Freezer: Ladle into quart-size freezer bags, squeeze out excess air, label, and freeze flat up to 3 months. Thaw overnight in the fridge or submerge the sealed bag in a bowl of cool water for 1 hour.
Reheat: Warm gently on the stove with a splash of broth or water. Microwave works too—heat 2 minutes, stir, then heat 1-2 minutes more.
Make-ahead lunch jars: Portion soup into 2-cup mason jars; leave 1 inch of space at the top. Freeze without lids for 2 hours, then screw on lids to prevent expansion cracks.

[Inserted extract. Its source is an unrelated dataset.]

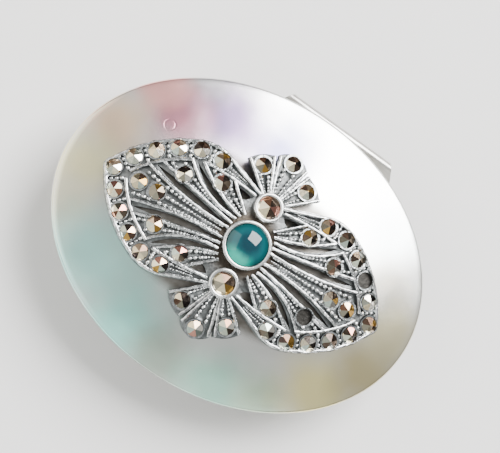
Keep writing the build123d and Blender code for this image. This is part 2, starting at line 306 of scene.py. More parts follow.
class Wiring:
    """One node tree, with short names for the nodes that these finishes use."""

    scratch_fade = 0.06  # how much more noise takes a scratch from nothing to its full strength

    def __init__(self, tree: bpy.types.NodeTree, coordinates: str = "Object") -> None:
        """Start wiring a tree.

        Args:
            tree: The tree.
            coordinates: The coordinates that its patterns follow.
        """
        self.tree = tree
        self.place = self.add("ShaderNodeTexCoord").outputs[coordinates]

    def add(self, kind: str, **settings: object) -> bpy.types.Node:
        """Add a node and set its properties.

        Args:
            kind: The node's type.
            **settings: Properties of the node.

        Returns:
            The node.
        """
        node = self.tree.nodes.new(kind)
        for key, value in settings.items():
            setattr(node, key, value)
        return node

    def feed(self, socket: Socket, value: object) -> None:
        """Link or set an input.

        Args:
            socket: The input.
            value: An output to link, or a constant to set.
        """
        if isinstance(value, Socket):
            self.tree.links.new(value, socket)
        elif isinstance(value, tuple) and len(value) == 3 and socket.type == "RGBA":
            socket.default_value = (*value, 1.0)
        else:
            socket.default_value = value

    def maths(self, operation: str, *values: object, clamp: bool = False) -> Socket:
        """Combine numbers.

        Args:
            operation: The Math node's operation.
            *values: Its inputs.
            clamp: Whether the result is kept from 0 to 1.

        Returns:
            The result.
        """
        node = self.add("ShaderNodeMath", operation=operation, use_clamp=clamp)
        for socket, value in zip(node.inputs, values):
            self.feed(socket, value)
        return node.outputs[0]

    def flat(self) -> Socket:
        """Give the object's coordinates pressed flat onto its plan."""
        node = self.add("ShaderNodeVectorMath", operation="MULTIPLY")
        self.feed(node.inputs[0], self.place)
        node.inputs[1].default_value = (1, 1, 0)
        return node.outputs["Vector"]

    def grain(self, sizes: tuple[float, float, float], turn: float = 0.0) -> Socket:
        """Turn the object's coordinates about Z and measure them in grains of a real size.

        Args:
            sizes: A grain's length along each turned axis.
            turn: The turn in radians.

        Returns:
            The new coordinates.
        """
        node = self.add("ShaderNodeMapping", vector_type="TEXTURE")
        self.feed(node.inputs["Vector"], self.place)
        node.inputs["Scale"].default_value = sizes
        node.inputs["Rotation"].default_value = (0, 0, turn)
        return node.outputs[0]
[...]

Frequently Asked Questions
Budget Ground Turkey and Lentil Soup with Carrots and Celery
Ingredients
Instructions
- Brown the turkey: Heat 2 tsp oil in Dutch oven over medium-high. Add turkey, ¾ tsp salt, ½ tsp pepper. Cook 5 min, crumble.
- Sauté vegetables: Add onion; cook 3 min. Stir in carrots, celery; cook 4 min. Add garlic 1 min.
- Bloom tomato & spices: Stir in tomato paste, thyme, paprika, oregano, cinnamon; cook 1 min.
- Add lentils & liquids: Mix in lentils, tomatoes, broth, bay leaf; bring to boil.
- Simmer: Reduce heat, partially cover, simmer 25–30 min until lentils tender.
- Finish: Remove bay leaf, add lemon juice and parsley, adjust seasoning, serve hot.
Recipe Notes
Soup thickens on standing; thin with broth when reheating. Freeze portions up to 3 months.